■ **Goal**: Return only the lines from the top of the material through the line marked by "import * as THREE from 'three';", unaltered.

begin Dataset section

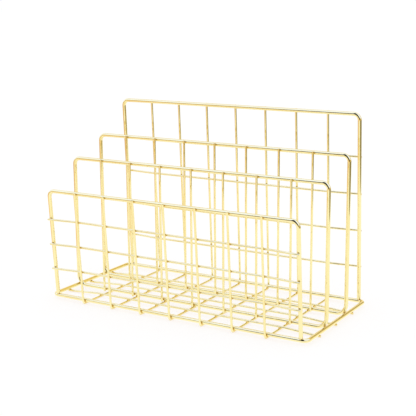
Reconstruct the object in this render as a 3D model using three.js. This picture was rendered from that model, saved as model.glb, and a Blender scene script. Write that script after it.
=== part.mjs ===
// Desktop document rack: three upright slots made of bent and welded wire.
// Millimetres, +Z up, the long side along X, the low front panel towards -Y.
// A stout wire makes the base loop, the two hoops and the two dividers; a thin
// wire makes the U-bent cradles, the rails and the uprights welded across them.

import * as THREE from 'three';

// Wire stock
const FRAME_GAUGE = 4; // stout wire diameter
const THIN_GAUGE = 2.3; // thin wire diameter
const WELD_GAP = 0.25; // left between two wires that are welded together
const WIRE_SIDES = 12; // flats round every wire
const BEND_STEP_DEG = 15; // turn taken by one step of a bend

// Base and bends
const SIDE_SPAN = 300; // left side bar to right side bar, on centre lines
const BASE_BEND = 6; // corner bend of the base loop, on the centre line
const HOOP_BEND = 6.5; // top bends of the hoops and dividers, on the centre line
const SLOT_FRONT = 43.7; // front bar to first divider
const SLOT_MIDDLE = 47.3; // first divider to second divider
const SLOT_REAR = 48; // second divider to back bar

// Front and back
const FRONT_LEAN_DEG = 4.15; // both hoops tip towards the front
const BACK_LEAN_DEG = 3;
const FRONT_RAIL_COUNT = 3;
const FRONT_RAIL_FOOT = 31.1; // base loop to lowest rail
const FRONT_RAIL_PITCH = 27.15;
const FRONT_TOP_GAP = 30.4; // highest rail to top bar
const BACK_RAIL_COUNT = 4;
const BACK_RAIL_FOOT = 36.8;
const BACK_RAIL_PITCH = 38.8;
const BACK_TOP_GAP = 44.1;

// Dividers
const FIRST_DIVIDER_HEIGHT = 142; // base loop to top bar
const SECOND_DIVIDER_HEIGHT = 161.5;

// Thin wires
const CROSS_WIRE_COUNT = 7; // cradles across the base, uprights on each divider
const WIRE_TOP_SETBACK = 0.5; // wire ends sit this far under the top of a bar
const BACK_RAIL_SETBACK = 1.2; // back rails end this far inside the outer face of the leg
const RAIL_JOG_INSET = 4; // straight length kept beside each weld before a rail jogs
const RAIL_JOG_BEND = 40; // soft bend where a rail jogs over to the bar
const FLOOR_RAIL_FRONT = 27; // front bar to front floor rail
const FLOOR_RAIL_MIDDLE = 21.4; // first divider to middle floor rail
const FLOOR_RAIL_REAR = 14.7; // second divider to rear floor rail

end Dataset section

■ **Answer to the problem**:
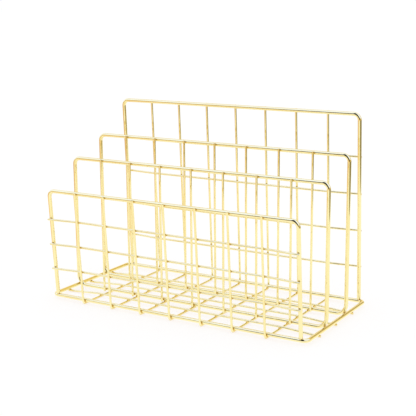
Reconstruct the object in this render as a 3D model using three.js. This picture was rendered from that model, saved as model.glb, and a Blender scene script. Write that script after it.
=== part.mjs ===
// Desktop document rack: three upright slots made of bent and welded wire.
// Millimetres, +Z up, the long side along X, the low front panel towards -Y.
// A stout wire makes the base loop, the two hoops and the two dividers; a thin
// wire makes the U-bent cradles, the rails and the uprights welded across them.

import * as THREE from 'three';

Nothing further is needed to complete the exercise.